胡濟邦到蘇聯去,黨組織指定曹亮為她的組織聯系人,兩人還約定了通訊代名和暗語(曹的代名為君碧)。但胡濟邦到莫斯科后連著幾個月都沒有接上黨的關系,這可把她急壞了!幾次寫信回國,向曹亮詢問情況,誰知,原因是幫她帶組織關系的兩位同志因故未去蘇聯。1936年冬天,曹亮將這一情況告訴夏衍,請他為胡濟邦介紹組織關系。夏衍通過秘密途徑請史沫特萊托一位海員帶信給在莫斯科的蕭三,蕭三很負責任地找胡濟邦談話,並把她介紹給蘇聯方面。以后胡濟邦多次向蘇聯同志提出要求會見中國黨組織,但每次蘇方都說因工作性質需要特別保密,不宜與其他人發生聯系。除工作外,蘇方也經常為胡濟邦組織馬列主義的理論學習,介紹國內斗爭情況、國際形勢,蘇聯同志解釋說:這就是“特殊的組織關系”。
在莫斯科的悠長歲月裡,胡濟邦繼續為黨的事業奔波。經常提供在國民黨駐蘇使館以及國民黨訪蘇代表團方面取得的情報。其中許多內容都涉及國民黨的反共陰謀。雖然沒有和中共黨組織取得直接聯系,但胡濟邦時刻牽挂著國內。1937年,胡濟邦委托由英倫回國、途經莫斯科的於炳然(解放后曾任重慶市公安局長)帶給曹亮250美元,信中暗示是她交的黨費。之前,約在1935年底,胡濟邦也將自己出國置裝節約下的300元交了黨費。
在胡濟邦的精心安排下,茅盾夫婦1946年12月25日抵達莫斯科,正式訪問蘇聯。茅盾抵蘇后的第三天下午,胡濟邦以中國大使館女秘書的身份來看茅盾,交給他一張請柬,說:“傅秉常大使請您和夫人在1月3日晚上去大使館赴宴。”
宴請結束,在返回旅館的汽車上,胡濟邦對茅盾說:“蘇聯方面對您這次訪問很重視,你們到達的當天晚上,莫斯科電台就作了廣播,第二天《真理報》又發了消息,並且派出葉洛菲也夫這樣的高級官員來陪同,這是很少見的。”胡濟邦的話也引起茅盾的深思。是呀!他心想,也許這就是傅秉常要宴請我的原因。但他始終沒有察覺這位年輕的使館女秘書在其中所起的關鍵作用。
郭沫若在《洪波曲》一書中幾十處提到胡濟邦:……胡濟邦拿著一架戰利品康太克斯(一種德式照相機),夾在記者群裡拍攝,照我的相。

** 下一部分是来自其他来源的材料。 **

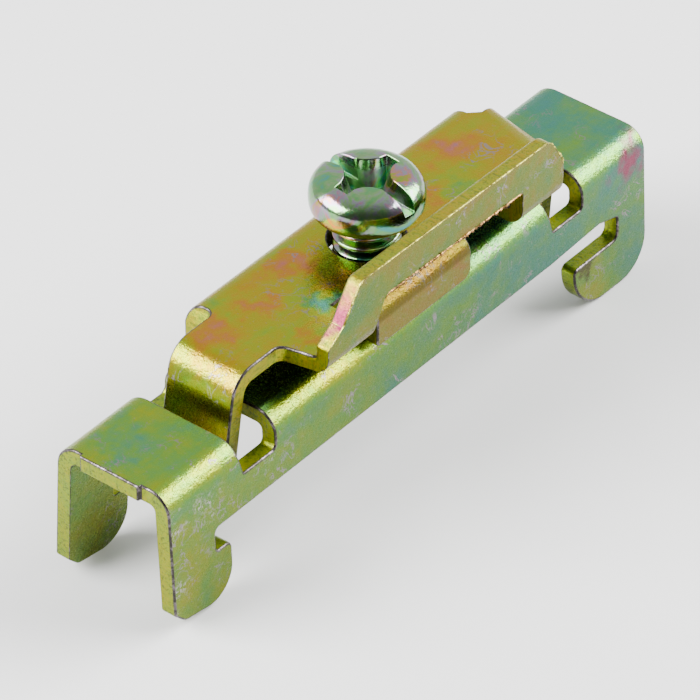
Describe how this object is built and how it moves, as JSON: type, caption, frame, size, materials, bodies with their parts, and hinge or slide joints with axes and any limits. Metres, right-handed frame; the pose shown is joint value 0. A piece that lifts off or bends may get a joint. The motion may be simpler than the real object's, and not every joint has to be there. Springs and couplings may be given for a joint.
{
  "type": "din rail end clamp",
  "caption": "Folded steel end clamp for a 35 mm rail: a hooked channel, a clamp plate with an upright stop fin, and a pan head screw.",
  "frame": {"origin": "bottom centre of the bounding box at rest, level with the lowest point of the hooks", "axes": "+X runs along the channel and across the rail, from the shallow hooks to the deep ones; +Y runs along the rail, away from the stop fin; +Z points away from the rail, along the screw"},
  "size_m": [0.0434, 0.0098, 0.0167],
  "materials": {
    "channel_zinc": "zinc plated sheet steel, iridescent yellow passivation with a green tone",
    "plate_zinc": "zinc plated sheet steel, iridescent yellow passivation with a gold tone",
    "screw_zinc": "zinc plated steel, pale iridescent passivation with a pink and straw tone"
  },
  "bodies": {
    "channel": {"base_channel": "channel_zinc"},
    "plate": {"clamp_plate": "plate_zinc"},
    "screw": {"clamp_screw": "screw_zinc"}
  },
  "joints": [
    {"name": "plate_lift", "type": "slide", "parent": "channel", "child": "plate", "axis": [0, 0, 1], "range_m": [0, 0.0021]},
    {"name": "screw_turn", "type": "hinge", "parent": "plate", "child": "screw", "pos_m": [0.00077, 0.00061, 0.0145], "axis": [0, 0, 1], "range_deg": [0, 1080]}
  ],
  "couplings": [
    {"joint": "screw_turn", "follows": "plate_lift", "rad_per_m": 8976}
  ]
}
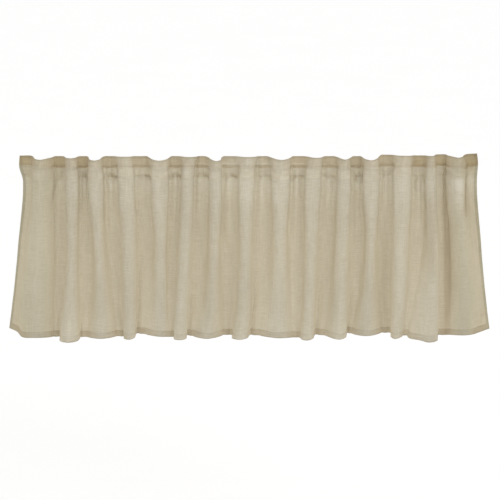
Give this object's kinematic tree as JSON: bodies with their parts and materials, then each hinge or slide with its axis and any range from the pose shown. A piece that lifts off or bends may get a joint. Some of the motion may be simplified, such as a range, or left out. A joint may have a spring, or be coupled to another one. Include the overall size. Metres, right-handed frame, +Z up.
{
  "type": "window valance",
  "caption": "Short gathered linen curtain that hangs across the top of a window, with a taped heading, turned hems and soft uneven folds.",
  "frame": {"origin": "middle of the top edge, in the plane of the cloth between the folds", "axes": "+X along the top edge, to the right seen from the room; +Y away from the room, towards the window; +Z up"},
  "size_m": [1.325, 0.0752, 0.52],
  "materials": {
    "linen_cloth": "plain-woven natural linen look, slightly sheer, with uneven slub threads in both directions",
    "tape_weave": "narrow woven tape, a little paler and smoother than the cloth",
    "label_satin": "off-white woven satin ribbon, blank"
  },
  "bodies": {
    "root": {"valance_panel": "linen_cloth", "heading_tape": "tape_weave", "care_label": "label_satin"}
  },
  "joints": []
}
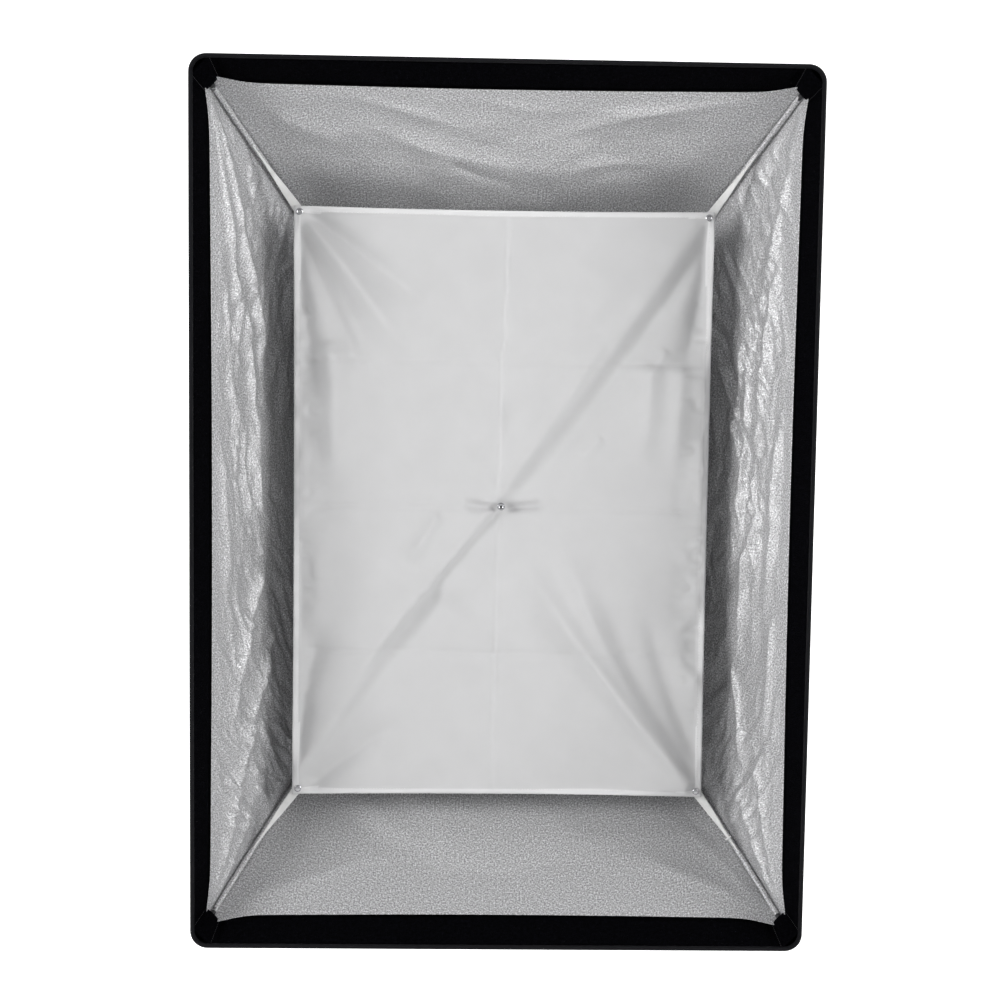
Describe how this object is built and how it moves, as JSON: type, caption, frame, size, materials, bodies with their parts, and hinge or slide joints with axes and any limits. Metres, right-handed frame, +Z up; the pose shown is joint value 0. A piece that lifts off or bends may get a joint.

主席台上的主人們,斯大林、莫洛托夫、加裡寧,其他幾位常見的蘇聯領袖都先后出席了。……我不通俄語,隻能靠胡濟邦。彼大使、米參事、羅申武官、伊三克秘書都在。蘇聯一位導演家很願意導演一個中國戲,胡濟邦便推薦我的《屈原》……
1949年3月,國民黨駐蘇使館起義,4月,闊別故土13載的胡濟邦以赴歐學習為名離開國民黨駐蘇大使館,乘飛機經瑞士抵香港回國。中途胡濟邦考慮到路途遙遠,在境外時常停留,尤其是到香港后還要待命,有諸多意外。機智的胡濟邦在途經瑞士時,將不便隨身攜帶的美元、金洋90枚等存入瑞士銀行保險箱,回國后即向組織報告。1953年2月,由我駐瑞士使館取出了這批美元,胡濟邦把這筆外匯折算成人民幣全部捐獻給了外交部幼兒園。